Consider how many people must be involved in this. First, there are the people who actually filled out the fraudulent forms, then there are their supervisors (up to the national level), and finally there are the individuals who will actually cast false ballots (with some sort of false identification).

I'm guessing this would involve hundreds of people, and law-enforcement agencies have apparently caught tens of people from that first group (registration fraud)--yet not a single person is alleged to belong to either of the other two groups (national coordination, and vote fraud).

Look at the propaganda I linked to above, and any other source you know of. Please let me know if any person has been charged/accused of participating in national coordination of registration fraud, or any sort of vote fraud.

Aside from the fact that we have no evidence of the most important components of this grand conspiracy, there is also the problem that this conspiracy would be the most asinine, bumbling conspiracy that I've ever heard of. Look at the allegations from the NRO editorial:
  1. First, the foot-soldiers in this conspiracy are "lazy crackheads"--as if such people could be relied on to keep their mouths shut about a conspiracy.
  2. ACORN illegally employed felons on work-release--no allegation that they were involved in any fraud, or that they would be reliable participants in a conspiracy.
  3. They registered "the starting lineup of the Dallas Cowboys" and Mickey Mouse -- as if using celebrity names wouldn't obviously attract attention to their activities.
  4. "21 separate voter-registration applications were filed for a single voter in Miami"-- again, a pretty obvious red-flag.
  5. "attempted to register untold numbers of dead, underage, imprisoned, imaginary, or otherwise ineligible voters ...apparently pulled out of the phone book at random" -- this might actually be useful for voter fraud, but there'd be a major risk of getting caught when you actually try to impersonate someone who has already voted (or who should be in jail!).
  6. "registrations...filed from nonexistent addresses"--another red flag; and how would the importers get their voter-registration cards?
  7. "forged signatures"-- bad, but no indication of intention to commit registration fraud.
  8. "In July of 2007, five ACORN activists pleaded guilty to fraud in Washington State for submitting nearly 2,000 phony voter applications"--and yet they did not provide any evidence of a conspiracy to commit electoral fraud.
I'm thinking about this from the perspective of how this conspiracy would play out in Pennsylvania. We have pretty lax ID laws, but we are pretty stringent on absentee ballots. If I were to submit a fraudulent registration, I would not know of its success until I received my voter registration card at home. Furthermore, to vote absentee, I would need to have the ballot mailed to my home. This makes it worthless for me to register at other people's addresses, and it would be pretty obvious if a large number of "voters" registered from my house.
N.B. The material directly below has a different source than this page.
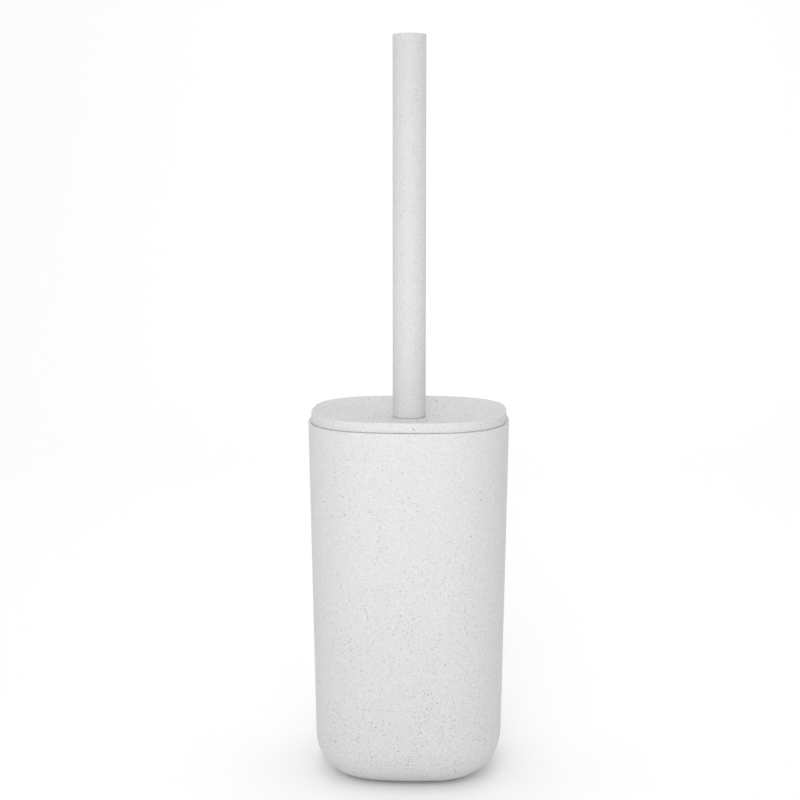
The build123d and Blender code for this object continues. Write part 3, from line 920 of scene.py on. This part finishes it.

Finally, why would an electoral-fraud conspiracy submit it's fraudulent applications in a big package (i.e. the ACORN submissions). Knowing that many of their fraudulent registrations would get caught, they would want to avoid any indication that their registrations were connected to each other. The obvious way for them to submit their application would be as if they were regular individuals just registering to vote as a regular order of business--not part of a transparently fraudulent voter registration drive.

The only reasonable strategy I can think of for voter-side electoral fraud would be to register a large, ineligible population with a strong preference for one party or another -- yet I haven't heard any allegations of the type.

So overall, there is no basis for McCain's claims about a grand conspiracy within ACORN, and it really only takes a little common sense to see through his BS.